Requirement: Repeat the listing in full. Nothing may be added or left out.

Dataset content:
────────────────────
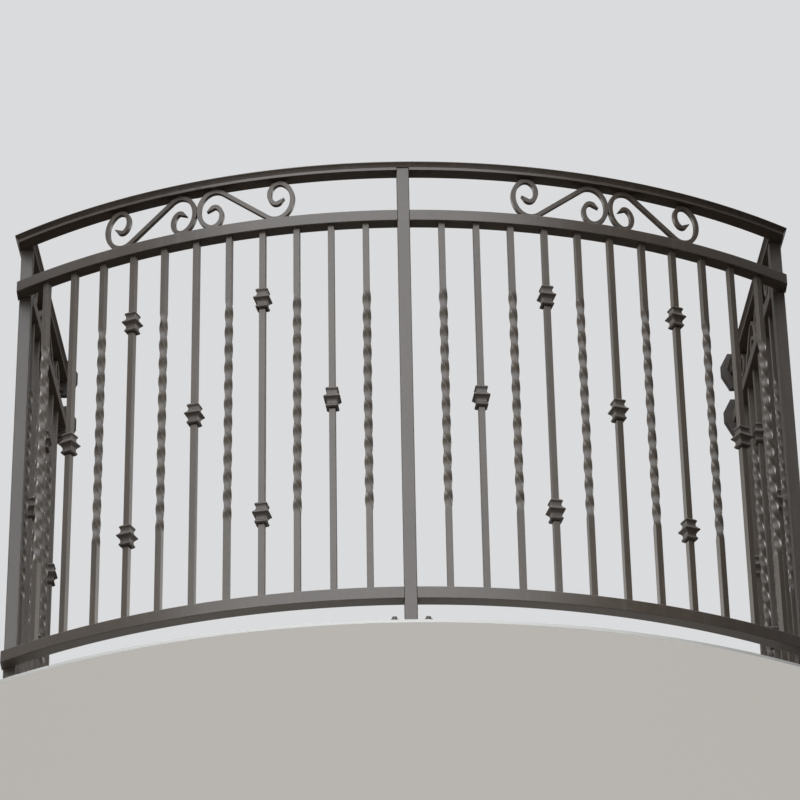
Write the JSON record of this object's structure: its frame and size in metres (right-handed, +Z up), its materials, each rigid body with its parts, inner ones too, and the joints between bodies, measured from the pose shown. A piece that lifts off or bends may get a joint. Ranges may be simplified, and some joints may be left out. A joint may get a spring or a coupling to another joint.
{
  "type": "balcony railing",
  "caption": "Bowed wrought iron balcony railing with twisted and collared pickets, S scrolls, a moulded cap rail, side returns to the wall, base plates and wall flanges.",
  "frame": {"origin": "middle of the underside of the centre post's base plate, on the floor", "axes": "+Z up, the bowed front faces -Y, +Y runs back to the wall, +X along the wall"},
  "size_m": [1.6606, 0.875, 1.1056],
  "materials": {
    "frame_paint": "satin dark bronze paint",
    "cap_paint": "satin dark bronze paint",
    "picket_paint": "satin dark bronze paint",
    "collar_paint": "satin dark bronze paint on castings",
    "scroll_paint": "satin dark bronze paint",
    "plate_paint": "satin dark bronze paint"
  },
  "bodies": {
    "root": {"post_centre": "frame_paint", "post_corner_left": "frame_paint", "post_corner_right": "frame_paint", "base_plate_centre": "plate_paint", "base_plate_left": "plate_paint", "base_plate_right": "plate_paint", "cap_front": "cap_paint", "cap_side_left": "cap_paint", "cap_side_right": "cap_paint", "top_rail_front_left": "frame_paint", "top_rail_front_right": "frame_paint", "top_rail_side_left": "frame_paint", "top_rail_side_right": "frame_paint", "mid_rail_front_left": "frame_paint", "mid_rail_front_right": "frame_paint", "mid_rail_side_left": "frame_paint", "mid_rail_side_right": "frame_paint", "bottom_rail_front_left": "frame_paint", "bottom_rail_front_right": "frame_paint", "bottom_rail_side_left": "frame_paint", "bottom_rail_side_right": "frame_paint", "scrolls_front_left": "scroll_paint", "scrolls_front_right": "scroll_paint", "scrolls_side_left": "scroll_paint", "scrolls_side_right": "scroll_paint", "twisted_front_left": "picket_paint", "twisted_front_right": "picket_paint", "twisted_side_left": "picket_paint", "twisted_side_right": "picket_paint", "straight_front_left": "picket_paint", "straight_front_right": "picket_paint", "straight_side_left": "picket_paint", "straight_side_right": "picket_paint", "collars_front_left": "collar_paint", "collars_front_right": "collar_paint", "collars_side_left": "collar_paint", "collars_side_right": "collar_paint", "wall_flanges_left": "plate_paint", "wall_flanges_right": "plate_paint"}
  },
  "joints": []
}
────────────────────
Expected output:
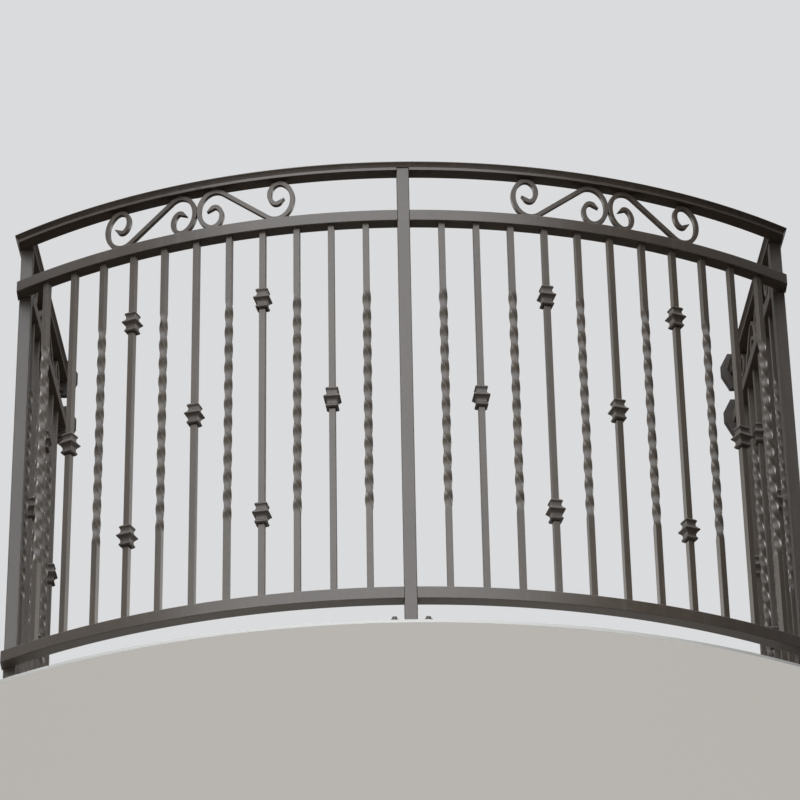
Write the JSON record of this object's structure: its frame and size in metres (right-handed, +Z up), its materials, each rigid body with its parts, inner ones too, and the joints between bodies, measured from the pose shown. A piece that lifts off or bends may get a joint. Ranges may be simplified, and some joints may be left out. A joint may get a spring or a coupling to another joint.
{
  "type": "balcony railing",
  "caption": "Bowed wrought iron balcony railing with twisted and collared pickets, S scrolls, a moulded cap rail, side returns to the wall, base plates and wall flanges.",
  "frame": {"origin": "middle of the underside of the centre post's base plate, on the floor", "axes": "+Z up, the bowed front faces -Y, +Y runs back to the wall, +X along the wall"},
  "size_m": [1.6606, 0.875, 1.1056],
  "materials": {
    "frame_paint": "satin dark bronze paint",
    "cap_paint": "satin dark bronze paint",
    "picket_paint": "satin dark bronze paint",
    "collar_paint": "satin dark bronze paint on castings",
    "scroll_paint": "satin dark bronze paint",
    "plate_paint": "satin dark bronze paint"
  },
  "bodies": {
    "root": {"post_centre": "frame_paint", "post_corner_left": "frame_paint", "post_corner_right": "frame_paint", "base_plate_centre": "plate_paint", "base_plate_left": "plate_paint", "base_plate_right": "plate_paint", "cap_front": "cap_paint", "cap_side_left": "cap_paint", "cap_side_right": "cap_paint", "top_rail_front_left": "frame_paint", "top_rail_front_right": "frame_paint", "top_rail_side_left": "frame_paint", "top_rail_side_right": "frame_paint", "mid_rail_front_left": "frame_paint", "mid_rail_front_right": "frame_paint", "mid_rail_side_left": "frame_paint", "mid_rail_side_right": "frame_paint", "bottom_rail_front_left": "frame_paint", "bottom_rail_front_right": "frame_paint", "bottom_rail_side_left": "frame_paint", "bottom_rail_side_right": "frame_paint", "scrolls_front_left": "scroll_paint", "scrolls_front_right": "scroll_paint", "scrolls_side_left": "scroll_paint", "scrolls_side_right": "scroll_paint", "twisted_front_left": "picket_paint", "twisted_front_right": "picket_paint", "twisted_side_left": "picket_paint", "twisted_side_right": "picket_paint", "straight_front_left": "picket_paint", "straight_front_right": "picket_paint", "straight_side_left": "picket_paint", "straight_side_right": "picket_paint", "collars_front_left": "collar_paint", "collars_front_right": "collar_paint", "collars_side_left": "collar_paint", "collars_side_right": "collar_paint", "wall_flanges_left": "plate_paint", "wall_flanges_right": "plate_paint"}
  },
  "joints": []
}